Required task |
Below are records. Copy every line with "script" in it.

Given information |
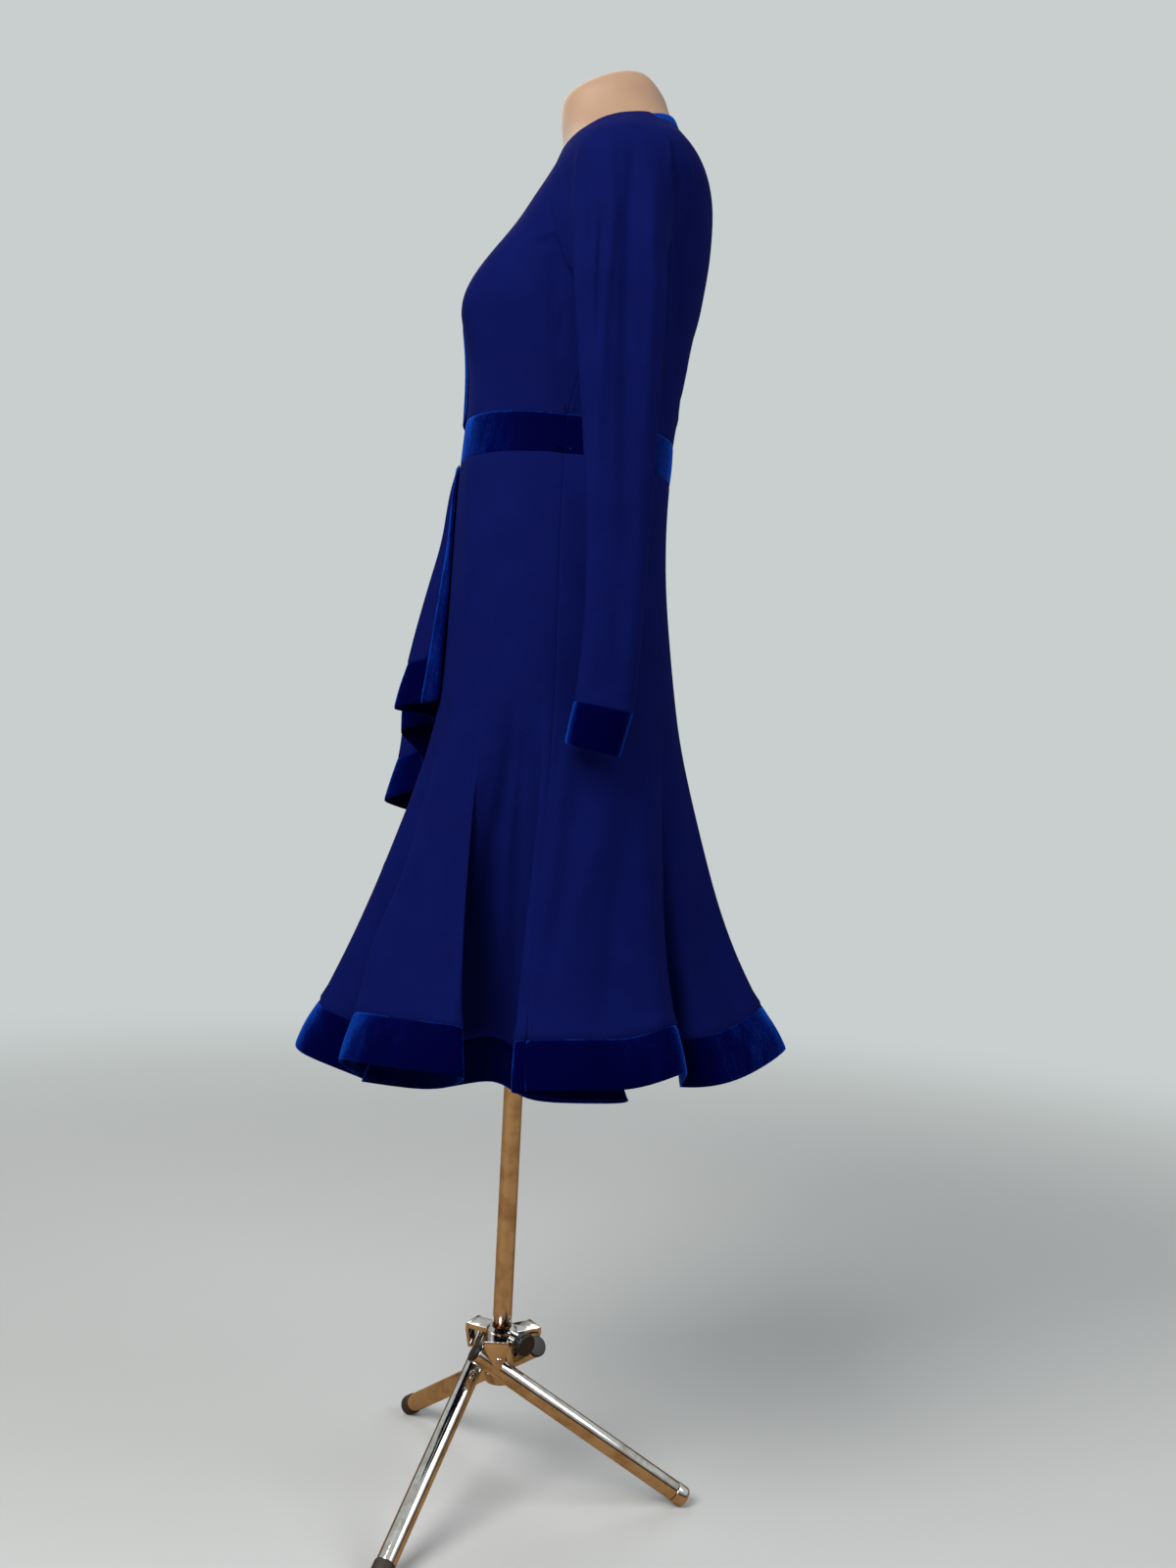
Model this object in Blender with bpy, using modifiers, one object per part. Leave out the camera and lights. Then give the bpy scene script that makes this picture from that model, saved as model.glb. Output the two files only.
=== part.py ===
==
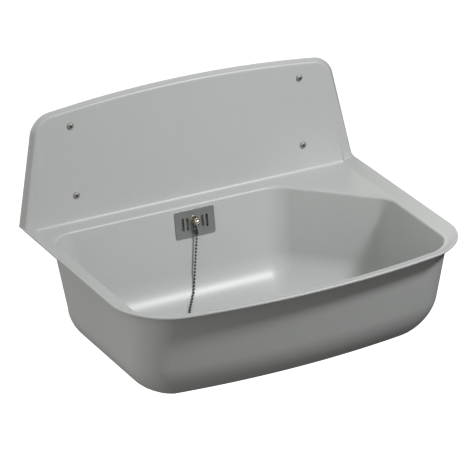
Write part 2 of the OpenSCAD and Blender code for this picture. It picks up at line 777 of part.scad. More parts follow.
...
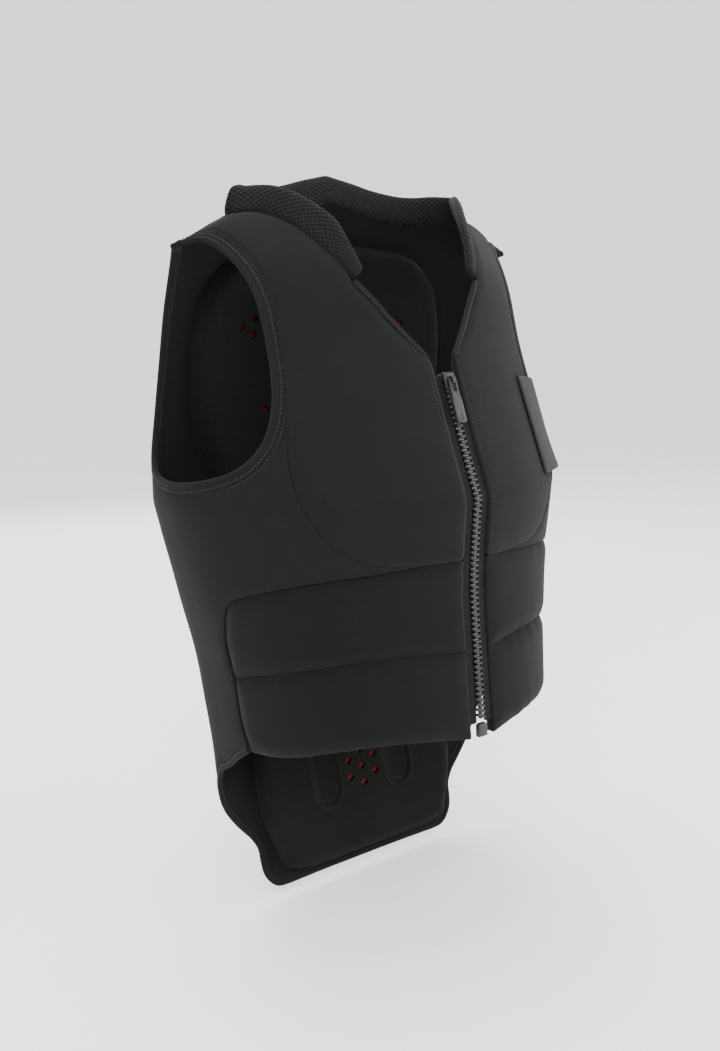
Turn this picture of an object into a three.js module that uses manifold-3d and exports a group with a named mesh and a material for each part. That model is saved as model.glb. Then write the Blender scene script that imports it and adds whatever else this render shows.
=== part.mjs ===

Task answer |
Model this object in Blender with bpy, using modifiers, one object per part. Leave out the camera and lights. Then give the bpy scene script that makes this picture from that model, saved as model.glb. Output the two files only.
Turn this picture of an object into a three.js module that uses manifold-3d and exports a group with a named mesh and a material for each part. That model is saved as model.glb. Then write the Blender scene script that imports it and adds whatever else this render shows.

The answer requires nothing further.